As was widely reported following the passage of SAFETEA-LU, the bill contained more than 6,000 earmarks. Many of these became objects of national ridicule, thanks to the national media, and rightly so because they had little to do with building necessary transportation infrastructure. But today, in the face of Katrina’s vast destruction, these earmarks are no laughing matter when their funding could be redirected to begin to rebuild the infrastructure of the Gulf States. As Congress considers the vast suffering in Louisiana, is it possible that Richmond, Indiana, could give up its $3 million dollar hiking trail? Could Newark, New Jersey pass on its $2 million earmark for Waterfront Pedestrian and Bicycle Access?
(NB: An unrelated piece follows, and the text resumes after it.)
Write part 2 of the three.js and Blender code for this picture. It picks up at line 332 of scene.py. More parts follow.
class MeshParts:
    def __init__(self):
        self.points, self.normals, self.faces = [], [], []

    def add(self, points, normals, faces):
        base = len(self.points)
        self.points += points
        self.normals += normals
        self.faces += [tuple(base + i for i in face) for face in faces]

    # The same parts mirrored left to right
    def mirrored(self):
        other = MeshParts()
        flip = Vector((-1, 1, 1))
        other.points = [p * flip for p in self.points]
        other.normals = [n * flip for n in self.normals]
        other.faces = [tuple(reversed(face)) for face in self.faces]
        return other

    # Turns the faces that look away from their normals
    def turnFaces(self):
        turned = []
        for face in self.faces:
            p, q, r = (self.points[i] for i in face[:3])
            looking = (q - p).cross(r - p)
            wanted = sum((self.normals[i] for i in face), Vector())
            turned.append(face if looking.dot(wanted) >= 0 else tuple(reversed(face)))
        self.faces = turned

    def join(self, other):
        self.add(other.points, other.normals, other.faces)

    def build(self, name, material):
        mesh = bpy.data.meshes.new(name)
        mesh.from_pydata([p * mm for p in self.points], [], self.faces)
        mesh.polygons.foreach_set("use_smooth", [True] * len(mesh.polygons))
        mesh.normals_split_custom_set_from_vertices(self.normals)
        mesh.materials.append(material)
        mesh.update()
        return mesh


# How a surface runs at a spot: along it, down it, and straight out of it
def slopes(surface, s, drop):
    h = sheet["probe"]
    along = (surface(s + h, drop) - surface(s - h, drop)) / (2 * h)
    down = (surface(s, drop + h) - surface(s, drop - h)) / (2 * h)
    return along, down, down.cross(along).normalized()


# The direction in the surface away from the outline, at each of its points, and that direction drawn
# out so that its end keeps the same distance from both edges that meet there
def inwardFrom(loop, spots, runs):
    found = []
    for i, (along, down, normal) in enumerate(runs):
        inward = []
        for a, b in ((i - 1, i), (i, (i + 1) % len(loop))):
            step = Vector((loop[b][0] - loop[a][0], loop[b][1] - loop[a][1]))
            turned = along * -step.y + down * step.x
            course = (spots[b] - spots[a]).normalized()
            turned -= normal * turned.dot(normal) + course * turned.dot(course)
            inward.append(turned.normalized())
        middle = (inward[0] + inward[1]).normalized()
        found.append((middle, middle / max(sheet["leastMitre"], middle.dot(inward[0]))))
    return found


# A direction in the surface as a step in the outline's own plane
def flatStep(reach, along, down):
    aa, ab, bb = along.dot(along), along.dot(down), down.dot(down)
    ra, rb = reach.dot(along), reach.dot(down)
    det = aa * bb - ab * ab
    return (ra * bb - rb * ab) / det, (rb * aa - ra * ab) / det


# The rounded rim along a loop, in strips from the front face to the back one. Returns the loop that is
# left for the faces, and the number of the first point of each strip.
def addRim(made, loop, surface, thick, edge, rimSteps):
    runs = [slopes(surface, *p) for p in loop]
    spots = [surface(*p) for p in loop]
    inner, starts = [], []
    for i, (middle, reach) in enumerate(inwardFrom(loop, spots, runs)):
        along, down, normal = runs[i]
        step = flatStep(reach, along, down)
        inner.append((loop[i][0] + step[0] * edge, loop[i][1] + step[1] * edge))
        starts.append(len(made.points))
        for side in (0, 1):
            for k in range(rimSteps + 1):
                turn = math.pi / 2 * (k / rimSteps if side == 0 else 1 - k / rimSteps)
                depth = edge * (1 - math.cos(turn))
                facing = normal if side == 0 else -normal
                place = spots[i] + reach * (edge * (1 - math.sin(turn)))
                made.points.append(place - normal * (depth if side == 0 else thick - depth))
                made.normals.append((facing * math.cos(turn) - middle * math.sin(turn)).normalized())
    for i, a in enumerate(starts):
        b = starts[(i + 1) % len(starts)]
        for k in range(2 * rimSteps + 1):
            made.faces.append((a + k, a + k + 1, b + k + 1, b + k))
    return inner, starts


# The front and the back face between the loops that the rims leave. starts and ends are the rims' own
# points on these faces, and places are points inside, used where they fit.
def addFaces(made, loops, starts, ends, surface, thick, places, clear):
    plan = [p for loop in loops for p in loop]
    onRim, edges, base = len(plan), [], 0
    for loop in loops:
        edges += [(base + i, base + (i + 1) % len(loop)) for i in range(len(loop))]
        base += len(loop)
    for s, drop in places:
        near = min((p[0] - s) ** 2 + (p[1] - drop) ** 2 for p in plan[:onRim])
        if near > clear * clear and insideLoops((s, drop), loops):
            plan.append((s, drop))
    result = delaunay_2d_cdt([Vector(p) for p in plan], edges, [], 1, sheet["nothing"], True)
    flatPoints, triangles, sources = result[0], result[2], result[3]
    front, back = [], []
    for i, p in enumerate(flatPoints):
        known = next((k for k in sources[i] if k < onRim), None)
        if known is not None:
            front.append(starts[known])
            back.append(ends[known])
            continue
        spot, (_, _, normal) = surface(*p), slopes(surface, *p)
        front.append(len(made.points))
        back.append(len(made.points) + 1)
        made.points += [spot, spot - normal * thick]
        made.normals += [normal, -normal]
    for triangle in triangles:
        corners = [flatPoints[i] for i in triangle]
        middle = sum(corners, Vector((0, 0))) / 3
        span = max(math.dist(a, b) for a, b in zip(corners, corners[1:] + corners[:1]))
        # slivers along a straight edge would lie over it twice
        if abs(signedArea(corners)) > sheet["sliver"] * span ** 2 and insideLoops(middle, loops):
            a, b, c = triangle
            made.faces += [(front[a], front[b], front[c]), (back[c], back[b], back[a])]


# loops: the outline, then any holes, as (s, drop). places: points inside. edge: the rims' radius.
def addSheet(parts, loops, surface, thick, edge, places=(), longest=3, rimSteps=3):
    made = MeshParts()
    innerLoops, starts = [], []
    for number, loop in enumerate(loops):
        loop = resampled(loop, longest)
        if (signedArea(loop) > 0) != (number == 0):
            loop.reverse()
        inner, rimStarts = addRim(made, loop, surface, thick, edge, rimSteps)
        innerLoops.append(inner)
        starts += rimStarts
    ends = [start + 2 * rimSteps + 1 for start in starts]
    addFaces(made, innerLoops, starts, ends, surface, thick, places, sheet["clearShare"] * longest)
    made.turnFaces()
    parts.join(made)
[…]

And can Hoboken, New Jersey, do likewise with the $8 million planned for its Waterfront Walkway? What about the $3 million that Modesto, California, expects to get for its Rails to Trails program, the $5 million Bridgeport, Connecticut, grabbed for an Intermodal Transportation facility, the $5 million Delaware will get to improve the Auto Tour Route at the Bombay Hook Wildlife Refuge, and the $6.5 million that state will receive for the Wilmington Train Station Restoration? In the face of genuine need, don’t these expensive projects seem comparatively frivolous?
The earmarks go on and on like this, page after page in SAFETEA-LU. The more than 6,000 earmarks in it add up to nearly $25 billion in money that could now be better used for a more urgent purpose than flower gardens, replica sailing ships, and bus museums. Members of Congress may want these projects, but Katrina’s victims need the funding more.
The next time you walk the streets of New York City, keep an eye out for police cars, and when you see one, take a minute to see if there is an inscription on its side. If that car was provide to the NYPD by the citizens of a town in America, as many were after 9/11, that town will be named on it by the thankful citizens of the Big Apple. If Congress puts the nation’s transportation earmarks to better use, years from now the people of the Big Easy may drive across a new bridge bearing a bronze plaque: “Proudly Provided by the People of Alaska.”